> [Written task]: What is wanted is an exact restatement of the lines from the one with "function addFoot(name, x, depth, timber_z)" through the one with "return low, high", both included, and of no other lines.
----- Recorded data -----
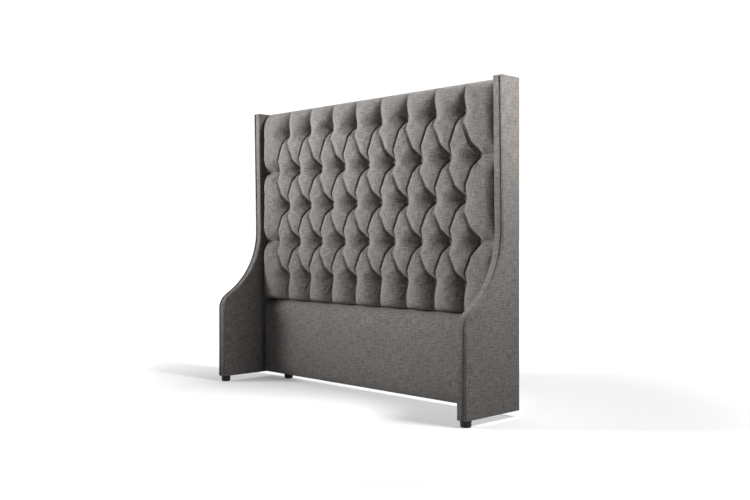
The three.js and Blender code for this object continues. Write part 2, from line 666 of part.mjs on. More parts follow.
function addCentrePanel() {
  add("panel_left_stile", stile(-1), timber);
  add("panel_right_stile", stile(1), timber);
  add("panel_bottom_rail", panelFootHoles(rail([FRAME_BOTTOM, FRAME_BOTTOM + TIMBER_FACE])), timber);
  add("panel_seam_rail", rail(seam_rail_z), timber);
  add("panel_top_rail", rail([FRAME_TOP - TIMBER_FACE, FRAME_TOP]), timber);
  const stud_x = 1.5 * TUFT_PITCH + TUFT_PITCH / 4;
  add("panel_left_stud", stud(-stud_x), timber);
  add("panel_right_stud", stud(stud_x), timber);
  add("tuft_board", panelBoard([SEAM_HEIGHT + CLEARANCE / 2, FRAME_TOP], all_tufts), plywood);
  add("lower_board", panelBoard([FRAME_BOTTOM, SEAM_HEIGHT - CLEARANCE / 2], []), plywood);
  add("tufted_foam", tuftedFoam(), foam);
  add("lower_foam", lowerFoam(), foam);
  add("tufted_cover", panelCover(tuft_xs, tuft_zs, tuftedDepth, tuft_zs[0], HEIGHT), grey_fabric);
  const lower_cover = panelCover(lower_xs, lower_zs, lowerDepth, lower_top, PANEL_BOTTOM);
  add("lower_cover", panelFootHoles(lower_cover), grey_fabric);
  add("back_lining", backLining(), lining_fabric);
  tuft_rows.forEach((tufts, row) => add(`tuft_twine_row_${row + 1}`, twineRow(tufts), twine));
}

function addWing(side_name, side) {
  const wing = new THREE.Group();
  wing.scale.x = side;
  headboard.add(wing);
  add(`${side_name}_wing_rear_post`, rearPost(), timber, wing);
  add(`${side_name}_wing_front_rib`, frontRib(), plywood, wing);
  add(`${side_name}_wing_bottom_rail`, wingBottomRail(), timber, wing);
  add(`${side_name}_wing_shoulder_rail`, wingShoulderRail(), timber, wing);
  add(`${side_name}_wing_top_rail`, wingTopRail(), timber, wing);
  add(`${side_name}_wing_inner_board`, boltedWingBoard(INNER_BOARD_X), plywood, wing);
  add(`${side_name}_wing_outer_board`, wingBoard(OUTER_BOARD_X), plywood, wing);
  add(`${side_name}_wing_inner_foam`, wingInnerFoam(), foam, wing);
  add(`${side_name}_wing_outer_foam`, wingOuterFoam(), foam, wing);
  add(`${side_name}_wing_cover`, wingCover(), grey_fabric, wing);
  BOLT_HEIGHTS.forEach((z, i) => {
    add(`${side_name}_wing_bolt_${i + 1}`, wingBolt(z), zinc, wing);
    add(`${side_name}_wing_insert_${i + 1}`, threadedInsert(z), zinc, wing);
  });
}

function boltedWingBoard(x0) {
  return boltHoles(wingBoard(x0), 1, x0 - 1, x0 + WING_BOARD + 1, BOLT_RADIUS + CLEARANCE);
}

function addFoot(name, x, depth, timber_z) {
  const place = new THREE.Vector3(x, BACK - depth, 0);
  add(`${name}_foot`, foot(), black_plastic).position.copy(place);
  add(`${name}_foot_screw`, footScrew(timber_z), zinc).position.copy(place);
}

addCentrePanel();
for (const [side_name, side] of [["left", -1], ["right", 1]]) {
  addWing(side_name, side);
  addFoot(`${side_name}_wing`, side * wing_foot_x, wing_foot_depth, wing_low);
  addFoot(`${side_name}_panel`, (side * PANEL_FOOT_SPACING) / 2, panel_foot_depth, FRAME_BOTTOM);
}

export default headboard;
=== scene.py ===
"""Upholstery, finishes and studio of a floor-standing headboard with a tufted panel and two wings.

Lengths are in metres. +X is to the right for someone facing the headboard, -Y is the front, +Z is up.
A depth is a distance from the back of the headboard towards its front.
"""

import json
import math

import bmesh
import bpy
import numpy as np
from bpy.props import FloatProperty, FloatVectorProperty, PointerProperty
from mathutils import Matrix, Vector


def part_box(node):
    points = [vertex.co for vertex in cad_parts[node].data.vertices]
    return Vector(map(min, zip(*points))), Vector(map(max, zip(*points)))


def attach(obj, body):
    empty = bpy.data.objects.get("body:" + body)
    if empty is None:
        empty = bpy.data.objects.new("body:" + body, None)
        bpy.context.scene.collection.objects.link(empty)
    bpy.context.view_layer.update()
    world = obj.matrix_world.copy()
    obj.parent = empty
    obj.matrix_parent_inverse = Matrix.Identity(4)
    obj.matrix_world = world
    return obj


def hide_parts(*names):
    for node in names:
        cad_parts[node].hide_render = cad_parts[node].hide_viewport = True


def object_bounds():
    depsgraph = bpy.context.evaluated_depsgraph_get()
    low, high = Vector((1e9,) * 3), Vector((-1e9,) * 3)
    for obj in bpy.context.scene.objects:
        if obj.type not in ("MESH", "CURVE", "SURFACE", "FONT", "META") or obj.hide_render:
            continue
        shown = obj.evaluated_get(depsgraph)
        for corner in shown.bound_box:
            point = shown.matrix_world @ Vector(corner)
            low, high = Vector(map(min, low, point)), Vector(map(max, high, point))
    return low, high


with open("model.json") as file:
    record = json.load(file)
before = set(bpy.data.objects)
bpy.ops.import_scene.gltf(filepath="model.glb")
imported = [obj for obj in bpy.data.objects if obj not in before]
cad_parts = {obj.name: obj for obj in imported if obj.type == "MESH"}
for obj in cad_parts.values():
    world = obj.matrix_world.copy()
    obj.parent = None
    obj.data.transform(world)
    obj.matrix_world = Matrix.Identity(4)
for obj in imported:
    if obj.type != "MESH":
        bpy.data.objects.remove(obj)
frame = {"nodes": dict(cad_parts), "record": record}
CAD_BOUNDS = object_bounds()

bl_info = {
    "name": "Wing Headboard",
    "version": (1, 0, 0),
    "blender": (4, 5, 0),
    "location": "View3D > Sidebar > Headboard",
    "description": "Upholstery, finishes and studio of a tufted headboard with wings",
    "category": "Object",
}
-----
> [Final result]:
function addFoot(name, x, depth, timber_z) {
  const place = new THREE.Vector3(x, BACK - depth, 0);
  add(`${name}_foot`, foot(), black_plastic).position.copy(place);
  add(`${name}_foot_screw`, footScrew(timber_z), zinc).position.copy(place);
}

addCentrePanel();
for (const [side_name, side] of [["left", -1], ["right", 1]]) {
  addWing(side_name, side);
  addFoot(`${side_name}_wing`, side * wing_foot_x, wing_foot_depth, wing_low);
  addFoot(`${side_name}_panel`, (side * PANEL_FOOT_SPACING) / 2, panel_foot_depth, FRAME_BOTTOM);
}

export default headboard;
=== scene.py ===
"""Upholstery, finishes and studio of a floor-standing headboard with a tufted panel and two wings.

Lengths are in metres. +X is to the right for someone facing the headboard, -Y is the front, +Z is up.
A depth is a distance from the back of the headboard towards its front.
"""

import json
import math

import bmesh
import bpy
import numpy as np
from bpy.props import FloatProperty, FloatVectorProperty, PointerProperty
from mathutils import Matrix, Vector


def part_box(node):
    points = [vertex.co for vertex in cad_parts[node].data.vertices]
    return Vector(map(min, zip(*points))), Vector(map(max, zip(*points)))


def attach(obj, body):
    empty = bpy.data.objects.get("body:" + body)
    if empty is None:
        empty = bpy.data.objects.new("body:" + body, None)
        bpy.context.scene.collection.objects.link(empty)
    bpy.context.view_layer.update()
    world = obj.matrix_world.copy()
    obj.parent = empty
    obj.matrix_parent_inverse = Matrix.Identity(4)
    obj.matrix_world = world
    return obj


def hide_parts(*names):
    for node in names:
        cad_parts[node].hide_render = cad_parts[node].hide_viewport = True


def object_bounds():
    depsgraph = bpy.context.evaluated_depsgraph_get()
    low, high = Vector((1e9,) * 3), Vector((-1e9,) * 3)
    for obj in bpy.context.scene.objects:
        if obj.type not in ("MESH", "CURVE", "SURFACE", "FONT", "META") or obj.hide_render:
            continue
        shown = obj.evaluated_get(depsgraph)
        for corner in shown.bound_box:
            point = shown.matrix_world @ Vector(corner)
            low, high = Vector(map(min, low, point)), Vector(map(max, high, point))
    return low, high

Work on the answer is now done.